Cars been back on the road 4 days and some wanker goes and scrapes it.... Now needs a respray :?


----------



## Hoggy (May 8, 2002)

Hi, Why would you *scrap *it for a little *scrape.* :lol: :lol:  :wink: :wink: 
I would be gutted & Yes must agree plenty of idiots out there. [smiley=bigcry.gif] 
Hoggy.


----------



## ades tt 180 (Jun 19, 2011)

Kin ell mate...thats some scrape...doesnt look like its been done by a car...will a smart repair sort it?


----------



## Stueyturn (Jun 29, 2011)

Unbelievable!

It'll fix though, don't get too disheartened. 
I'm so paranoid about wherever I leave my car these days, so many pricks on the road.


----------



## tonksy26 (Jan 31, 2011)

Hoggy said:


> Hi, Why would you *scrap *it for a little *scrape.* :lol: :lol:  :wink: :wink:
> I would be gutted & Yes must agree plenty of idiots out there. [smiley=bigcry.gif]
> Hoggy.


Haha my bad ! Although at times I do feel like scraping it !!! :lol:



ades tt 180 said:


> Kin ell mate...thats some scrape...doesnt look like its been done by a car...will a smart repair sort it?
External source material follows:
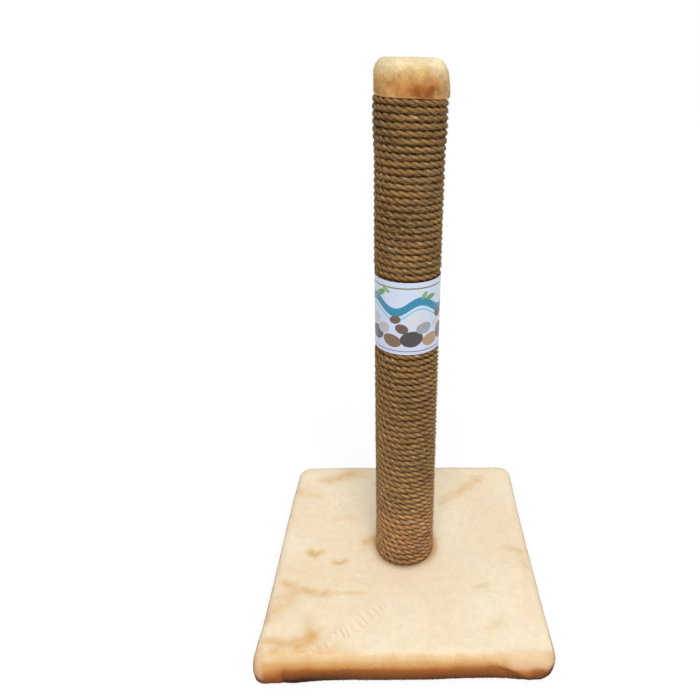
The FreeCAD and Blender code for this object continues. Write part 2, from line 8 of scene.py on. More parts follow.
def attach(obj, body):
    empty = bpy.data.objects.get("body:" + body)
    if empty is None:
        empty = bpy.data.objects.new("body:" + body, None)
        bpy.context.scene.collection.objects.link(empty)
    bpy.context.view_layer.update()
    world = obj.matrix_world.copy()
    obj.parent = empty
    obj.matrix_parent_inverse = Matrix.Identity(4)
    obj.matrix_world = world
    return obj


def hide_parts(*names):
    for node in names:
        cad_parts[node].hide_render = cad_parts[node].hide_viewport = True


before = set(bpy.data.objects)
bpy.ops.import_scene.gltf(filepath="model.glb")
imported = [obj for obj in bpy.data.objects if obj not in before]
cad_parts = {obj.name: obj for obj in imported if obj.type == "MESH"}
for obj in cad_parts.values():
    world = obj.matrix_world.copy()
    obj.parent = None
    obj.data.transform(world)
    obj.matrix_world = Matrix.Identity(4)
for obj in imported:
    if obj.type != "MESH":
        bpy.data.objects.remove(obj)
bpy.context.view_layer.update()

Not sure if it was a rent a truck that was parked near me at work :/ couldn't be anything else and defiantly wasn't there this morning.

Will have to speak to my bodyshop when I get chance. Either way, more money I didnt want to spend :/


----------



## Gazzer (Jun 12, 2010)

kin ell tonks........that looks like when i caught my side of bumper on a pebble dash wall. wish you would take more care of the car bud. :roll:


----------



## V6RUL (May 28, 2009)

Put a sticky plaster on it ie sticky bomb cos we all know things happen in threes.

I'm upto 2 panels to get wrapped at the mo.
Steve


----------